Voltar a entrar num estádio, ver a torcida animada, os lances geniais, jogadas magistrais de um futebol que não existe mais, animava muito aquele jovem estudante. O porteiro combinou com ele que deveria ficar esperando na entrada secundária do clube, quando o jogo estivesse com os 10 minutos de começado deixaria o vovô entrar e assistir o resto da partida. Para quem não ia pagar nada , estava muito bom! Assim uns quinze minutos antes da partida começar lá estava ele do outro lado da rua Pinheiro Machado, esperando o sinal do seu amigo para entrar no clube. Na primeira vez que foi ver a partida, reparou que não só ele esperava para entrar de graça, tinha uma galera que era amiga do tal porteiro também.
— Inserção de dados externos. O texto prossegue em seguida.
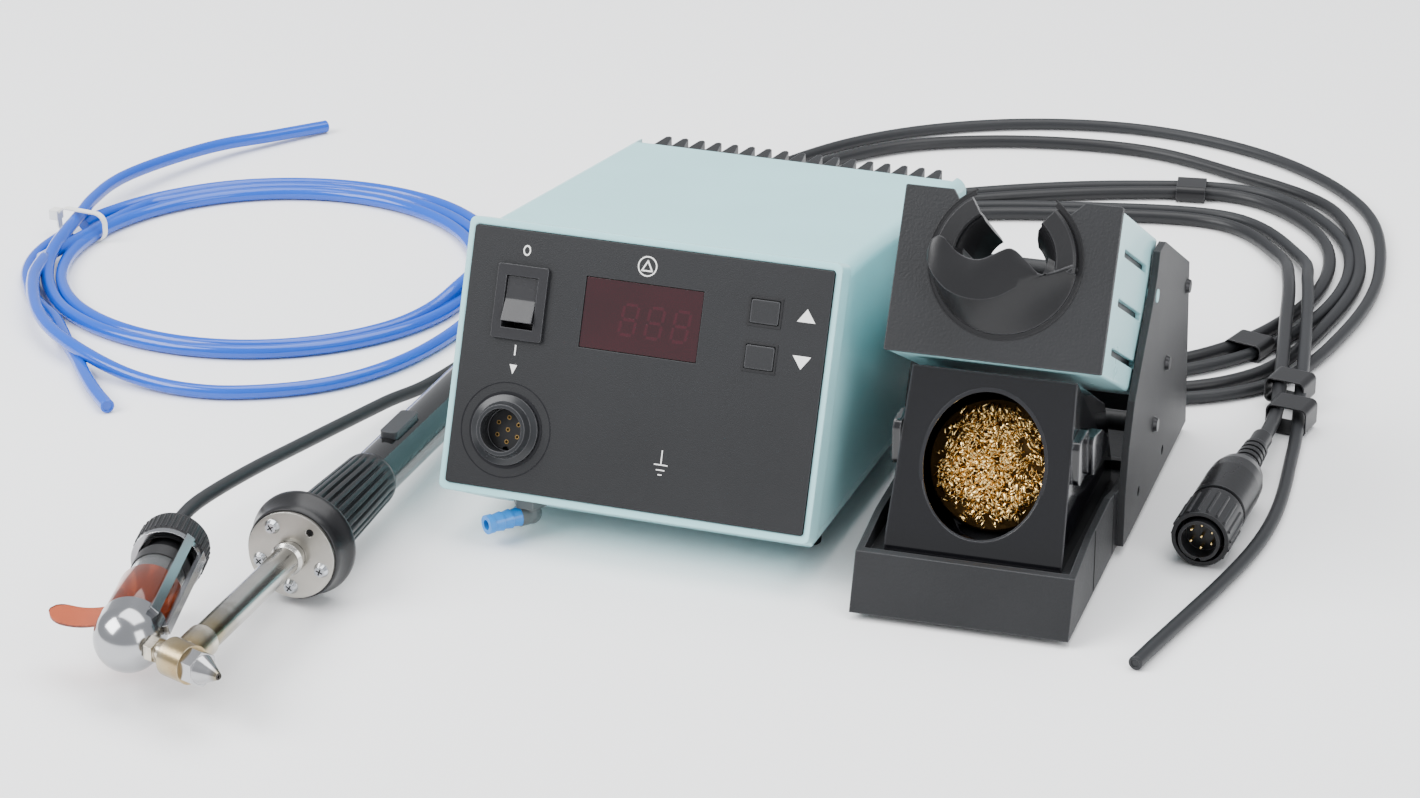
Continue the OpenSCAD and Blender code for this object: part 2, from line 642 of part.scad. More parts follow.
module hand_guard() {
    color("#202123") on_iron() difference() {
        translate([0, 1.6, 0]) turned_y([[barrel_d / 2 + 1, 0], [20, 0], [guard_d / 2 - 2, 8], [guard_d / 2, 11],
            [guard_d / 2, 13], [guard_d / 2 - 2.5, 14.5], [15, 14.5], [barrel_d / 2 + 1, 14.5]]);
        for (k = [0, 1, 2, 3]) rotate([0, 72 * k + 20, 0]) translate([14.2, 0, 0]) along_y(9.3, 1.71);
    }
}
module ribbed_grip() {
    color("#2a2b2d") on_iron() difference() {
        translate([0, 16.1, 0]) turned_y([[handle_d / 2 - 3, 0], [15, 0], [14.4, 20], [handle_d / 2 + 1.6, grip_l - 18],
            [handle_d / 2 + 1.2, grip_l - 16], [handle_d / 2 - 3, grip_l - 16]]);
        for (k = [0:17]) rotate([0, 20 * k, 0]) translate([16.2, 20, 0]) rotate([0, 0, 2])
            along_y(grip_l - 24, 1.6);
    }
}
handle_from = 16.1 + grip_l - 16;
module handle() {
    color("#1d1e20") on_iron() difference() {
        union() {
            translate([0, handle_from, 0]) turned_y([[0, 0], [handle_d / 2, 0], [handle_d / 2, handle_l - 10],
                [handle_d / 2 - 2, handle_l - 5], [cable_d / 2 + 2.4, handle_l - 2],
                [cable_d / 2 + 1.4, handle_l + 12], [0, handle_l + 12]]);
            translate([0, 40, 0]) along_y(handle_from - 39, handle_d / 2 - 3.2);
        }
        translate([0, handle_from + handle_l - 6, 0]) along_y(30, cable_d / 2 + 0.4);
        translate([0, handle_from + 34, handle_d / 2]) linear_extrude(8, center = true)
            rounded(8.8, 26.8, 2);
    }
}
module finger_switch() {
    color("#3a3c3f") on_iron() translate([0, handle_from + 34, handle_d / 2 - 2]) {
        plate(8, 26, 4.6, 1.8);
    }
}
module collector_dome() {
    color("#c9ccd1") on_collector() difference() {
        union() {
            intersection() {
                sphere(r = dome_r, $fn = 64);
                translate([0, -dome_r, 0]) along_y(dome_r, dome_r + 1);
            }
            along_y(8, dome_r);
        }
        translate([0, 2, 0]) along_y(9, glass_d / 2 + 0.3);
        translate([0, -9, 0]) along_y(14, glass_d / 2 - 3);
        rotate([-collector_rise, 0, 0]) rotate([0, 0, -nozzle_turn - collector_turn])
            along_x(dome_reach, 4.02);
    }
}
module collector_glass() {
    color("#dfe9ec80") on_collector() translate([0, 2.2, 0]) difference() {
        along_y(glass_l, glass_d / 2);
        translate([0, -1, 0]) along_y(glass_l + 2, glass_d / 2 - 1.6);
    }
}
sleeve_l = 28;
module heat_sleeve() {
    color("#a8452acc") on_collector() difference() {
        union() {
            translate([0, 8.2, 0]) along_y(sleeve_l, glass_d / 2 + 2);
            translate([-glass_d / 2 - 1, 8.2, 0]) rotate([-90, 0, 0]) linear_extrude(15) union() {
                translate([-24, -1.6]) square([24, 3.2]);
                translate([-24, 0]) circle(3.2);
            }
        }
        translate([0, 7, 0]) along_y(sleeve_l + 3, glass_d / 2 + 0.05);
    }
}
ring_at = glass_l + 8;
module collector_bridge() {
    color("#cfd3d8") on_collector() {
        difference() {
            translate([0, ring_at, 0]) along_y(3, dome_r + 0.6);
            translate([0, ring_at - 1, 0]) along_y(5, glass_d / 2 + 0.4);
        }
        for (a = [12, 48]) rotate([0, -a, 0]) translate([dome_r + 0.1, 2, -2]) linear_extrude(4)
            square([2.2, ring_at]);
    }
}
module collector_cap() {
    color("#232426") on_collector() translate([0, ring_at + 3, 0]) {
        difference() {
            union() {
                along_y(13, 14.6);
                for (k = [0:39]) rotate([0, 9 * k, 0]) translate([14.6, 1.5, 0]) along_y(10, 0.55);
            }
            translate([0, -1, 0]) along_y(4, glass_d / 2 + 0.4);
        }
        translate([0, -9, 0]) along_y(12, glass_d / 2 - 1.8);
        translate([0, 13, 0]) along_y(6, vacuum_d / 2 + 1.4);
    }
}

// ---- Cords: routes over the table, from the iron outwards ----
cap_end = [-159.6, -97, 33.2];
gland_end = [-117.6, 147, 17.6];
vacuum_route = [cap_end, [-160, -76, 34], [-158, -35, 30], [-155, 20, 22], [-150, 90, 12],
    [-142, 155, 4.5], [-122, 330, 3.2], [-104, 425, 3.2], [-64, 512, 3.2], [0, 566, 3.2],
    [80, 586, 3.2], [158, 564, 3.2], [216, 506, 3.2], [240, 425, 3.2], [240, 345, 3.2],
    [220, 268, 3.2], [162, 231, 3.2], [85, 249, 3.2], [5, 275, 3.2], [-50, 322, 3.2],
    [-46, 405, 3.2], [12, 457, 3.2], [90, 498, 3.2], [162, 511, 3.2], [214, 460, 3.2],
    [227, 385, 3.2], [205, 303, 3.2], [150, 256, 3.2], [72, 273, 3.2], [0, 306, 3.2],
    [-27, 368, 3.2], [5, 430, 3.2], [78, 460, 3.2], [155, 472, 3.2], [199, 428, 4.2],
    [213, 380, 10.4], [224, 325, 10.6], [234, 270, 10], [246, 195, 3.2], [252, 100, 3.2],
    [230, -26, 3.2]];
cable_route = [gland_end, [-118.5, 178, 14], [-119, 225, 6], [-112, 325, 3.6], [-94, 418, 3.6],
    [-50, 502, 3.6], [8, 540, 3.6], [82, 553, 3.6], [140, 535, 3.6], [200, 500, 3.6],
    [230, 425, 3.6], [230, 350, 3.6], [211, 276, 3.6], [160, 241, 3.6], [86, 259, 3.6],
    [8, 285, 3.6], [-40, 328, 3.6], [-36, 400, 3.6], [17, 447, 3.6], [94, 488, 3.6],
    [157, 500, 3.6], [205, 455, 3.6], [217, 385, 3.6], [195, 309, 3.6], [148, 266, 3.6],
    [75, 283, 3.6], [7, 314, 3.6], [-17, 368, 3.6], [13, 422, 3.6], [82, 450, 3.6],
    [150, 461, 3.6], [189, 424, 4.8], [204, 378, 10.6], [215, 320, 10.9], [225, 265, 10.4],
    [232, 222, 9], [234, 186, 11.5]];
module iron_cable() { color("#26272a") on_table() tube(cable_route, cable_d); }
module vacuum_hose() { color("#2e3034") on_table() tube(vacuum_route, vacuum_d); }

// Clips that hold the cable and the hose side by side
clip_list = [[126, 502, 4.2, 10, 8.4], [201, 307, 4.2, -105, 8.4], [231.5, 255, 8.8, -100, 12],
    [238, 228, 7, -98, 13.4]];
module hose_clips() {
    color("#1c1d1f") on_table() for (c = clip_list) translate([c[0], c[1], c[2]])
        rotate([0, 0, c[3]]) rotate([0, 90, 0]) linear_extrude(15, center = true) difference() {
            rounded(c[4], 19.4, 3);
            rounded(c[4] - 1.4, 18, 2.4);
        }
}

// Seven-pin plug, lying on the table: y runs back from its face
plug_from = [232, 72, 13.2];
plug_to = [234, 186, 11.5];
module on_plug() {
    on_table() translate(plug_from)
        rotate([0, 0, atan2(plug_from[0] - plug_to[0], plug_to[1] - plug_from[1])]) children();
}
module plug_body() {
    color("#232427") on_plug() {
        difference() {
            along_y(16, 9);
            translate([0, -1, 0]) along_y(9, 7.6);
            translate([0, -1, -9]) along_y(9, 1.2);
        }
        for (k = [0:5]) rotate([0, 60 * k + 30, 0]) translate([5.2, 4.4, 0]) along_y(5, 0.6);
        translate([0, 4.4, 0]) along_y(5, 0.6);
        translate([0, 14, 0]) turned_y([[0, 0], [9.4, 0], [9.4, 16], [12.4, 17], [12.4, 42], [12, 50],
            [10.6, 56], [6.4, 62], [0, 62]]);
        translate([0, 75, 0]) difference() {
            union() {
                along_y(37, 4.7);
                for (i = [0:4]) translate([0, 2 + 5 * i, 0]) along_y(2.6, 6.6 - 0.25 * i);
            }
            translate([0, 5, 0]) along_y(40, cable_d / 2 + 0.3);
        }
    }
}
module plug_ring() {
    color("#2b2c30") on_plug() difference() {
        union() {
            translate([0, 2, 0]) along_y(26, 12.4);
            for (k = [0:17]) rotate([0, 20 * k, 0]) translate([12.3, 4, 0]) along_y(20, 0.8);
        }
        translate([0, -1, 0]) along_y(16, 10.6);
        translate([0, 0, 0]) along_y(40, 9.7);
    }
}

// Compressed air hose: two turns wound flat, and one loose turn that bows out at the front.
// Both bare ends leave the coil under the tie.
coil_in = 99;
coil_out = coil_in + 2 * air_d + 0.6;
loose_route = [[-387, 205, 9], [-376, 175, 10], [-351, 136, 10], [-322, 111, 9], [-281, 94, 5],
    [-245, 92, 3.4], [-214, 103, 3.4], [-188, 124, 3.4], [-170, 156, 3.4], [-161, 198, 3.4],
    [-162, 244, 3.4], [-175, 293, 3.4], [-199, 326, 3.4], [-232, 350, 3.4], [-271, 360, 3.4],
    [-311, 356, 3.4], [-348, 339, 3.4], [-376, 311, 3.4], [-396, 262, 3.4], [-397, 224, 3.4],
    [-388, 194, 3.4], [-371, 169, 3.4], [-348, 148, 3.4], [-311, 102, 3.4], [-276, 62, 3.4]];
tail_route = [[-388, 225, 9], [-394, 254, 9.5], [-398, 275, 10.2], [-400, 308, 10.4], [-393, 342, 9.5],
    [-378, 382, 7.5], [-360, 412, 5], [-341, 440, 3.4]];
module air_hose_coil() {
    color("#2f86dc") on_table() translate(coil_at) rotate_extrude()
        translate([coil_in, 0.1]) square([coil_out - coil_in, 2 * air_d]);
}
module air_hose_tail() {
    color("#2f86dc") on_table() {
        tube(loose_route, air_d);
        tube(tail_route, air_d);
    }
}
module hose_tie() {
    color("#e9e9e4") on_table() translate(tie_at) rotate([0, 0, -5]) {
        rotate([-90, 0, 0]) linear_extrude(3.4) difference() {
            rounded(tie_w, tie_h, 6);
            rounded(tie_w - 1.6, tie_h - 1.6, 5.2);
        }
        translate([-tie_w / 2 - 4, -1, tie_h / 2 - 7]) cube([5, 5.4, 5]);
    }
}
tie_at = [-390.5, 252, 7.8];
tie_w = 28;
tie_h = 15.4;

upper_housing();
lower_housing();
front_frame();
front_panel();
display_window();
display_module();
rocker_frame();
power_rocker();
button_up();
button_down();
socket_shell();
socket_insert();
front_board();
main_board();
transformer_core();
transformer_coil();
vacuum_ejector();
solenoid_valve();
vacuum_elbow();
vacuum_nipple();
heat_sink();
rear_panel();
mains_inlet();
air_inlet();
earth_jack();
case_screws();
unit_feet();
stand_base();
side_arm_left();
side_arm_right();
cross_bars();
arm_screws();
stand_feet();
head_block();
head_plate();
tool_rest();
cleaning_box();
brass_wool();
nozzle();
heater_head();
heater_tube();
guard_plate();
guard_screws();
hand_guard();
ribbed_grip();
handle();
finger_switch();
collector_dome();
collector_glass();
heat_sleeve();
collector_bridge();
collector_cap();
iron_cable();
vacuum_hose();
hose_clips();
plug_body();
plug_ring();
air_hose_coil();
air_hose_tail();
hose_tie();
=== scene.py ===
import math
import random

import bmesh
import bpy
from mathutils import Matrix, Vector


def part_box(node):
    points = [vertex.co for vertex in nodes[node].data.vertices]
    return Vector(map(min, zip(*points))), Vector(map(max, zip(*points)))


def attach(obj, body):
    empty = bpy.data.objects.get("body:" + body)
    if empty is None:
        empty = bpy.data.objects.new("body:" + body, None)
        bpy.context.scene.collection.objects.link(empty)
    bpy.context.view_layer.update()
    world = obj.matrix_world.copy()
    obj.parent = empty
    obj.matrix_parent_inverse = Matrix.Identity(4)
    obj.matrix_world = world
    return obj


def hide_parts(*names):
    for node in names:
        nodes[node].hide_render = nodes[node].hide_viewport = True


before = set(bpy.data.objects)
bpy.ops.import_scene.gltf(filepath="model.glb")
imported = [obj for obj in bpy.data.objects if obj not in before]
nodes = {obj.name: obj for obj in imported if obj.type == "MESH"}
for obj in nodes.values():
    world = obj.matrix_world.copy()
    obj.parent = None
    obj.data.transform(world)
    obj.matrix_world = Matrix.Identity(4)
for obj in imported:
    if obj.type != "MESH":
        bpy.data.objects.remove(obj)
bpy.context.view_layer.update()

# The bench, the light and the camera. A wide pale bench top, lit by one large soft light over the
# left shoulder, a weaker one at the right and one from above.
MM = 0.001
scene = bpy.context.scene


def corner_mid(node):
    low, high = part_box(node)
    return (Vector(low) + Vector(high)) / 2 / MM


def flat_colour(material, colour, roughness):
    shader = material.node_tree.nodes["Principled BSDF"]
    shader.inputs["Base Color"].default_value = (*colour, 1)
    shader.inputs["Roughness"].default_value = roughness


def bench_top():
    reach, count = 7.0, 96
    mesh = bpy.data.meshes.new("bench_top")
    rim = [(reach * math.cos(2 * math.pi * k / count), reach * math.sin(2 * math.pi * k / count),
        -0.0002) for k in range(count)]
    mesh.from_pydata(rim, [], [range(count)])
    material = bpy.data.materials.new("pale bench")
    material.use_nodes = True
    flat_colour(material, (0.94, 0.942, 0.945), 0.75)
    mesh.materials.append(material)
    bench = bpy.data.objects.new("bench_top", mesh)
    scene.collection.objects.link(bench)


def soft_light(name, place, target, size, power):
    data = bpy.data.lights.new(name, "AREA")
    data.shape = "RECTANGLE"
    data.size, data.size_y = size
    data.energy = power
    light = bpy.data.objects.new(name, data)
    light.location = place
    light.rotation_euler = (Vector(target) - Vector(place)).to_track_quat("-Z", "Y").to_euler()
    scene.collection.objects.link(light)


bench_top()
soft_light("over_left", (-1.5, -1.1, 1.7), (0, 0.1, 0), (1.8, 1.4), 92)
soft_light("low_right", (1.9, -0.9, 0.9), (0, 0.1, 0.05), (1.2, 1.4), 26)
soft_light("overhead", (0.1, 0.5, 2.1), (0, 0.1, 0), (2.4, 1.8), 66)
world = bpy.data.worlds.new("pale room")
world.use_nodes = True
world.node_tree.nodes["Background"].inputs["Color"].default_value = (0.94, 0.96, 1, 1)
world.node_tree.nodes["Background"].inputs["Strength"].default_value = 0.8
scene.world = world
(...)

Um tipo em especial chamou a atenção do Vovô. Era magro, meio tísico, um cabeção, usava sempre um suéter surrado com um furo no ombro, não importava o tempo que fazia, estava lá a figura com o suéter. Na hora marcada o porteiro fazia o sinal e a turba torcedora corria para entrar no estádio, como o jogo já tinha começado não dava muito para escolher lugar, geralmente só sobravam os piores. Sempre Vovô acabava sentado do lado da figura do suéter, não parecia má pessoa, só meio estranho, na pior das hipóteses poderia usar a figura como cobaia para uma consulta de treino. No fervor da partida, não dava para não reparar nas esquisitas reações da figura ao jogo, torcia de maneira particular e intrigante. O que chamava mais atenção, era quando o atacante do Fluminense chutava a gol. Por vezes o chute raspava a trave da meta adversária, ai então a figura urrava com sua voz grave e lânguida :
- Quase! Foi o “Sobrenatural de Almeida”!
Na maioria das vezes o Fluminense ganhava o certame, e todos voltavam felizes para suas casas, apesar da estranheza Vovô sempre torcia para a figura aparecer , pois o jogo era outro com um torcedor tão peculiar na arquibancada. Alguns anos depois meu Avô comprou o Jornal do Sports , que pertencia ao famoso Mario Filho, que deu seu nome ao Estádio do Maracanã tempos depois. Lendo o jornal descobriu que a tal figura era nada mais, nada menos que Nelson Rodrigues, maior dramaturgo brasileiro, o cronista de futebol mais genial que existiu.
Essa história e outras mais construíram a admiração do meu avô pelo Tricolor Carioca, e me fizeram torcer por ele.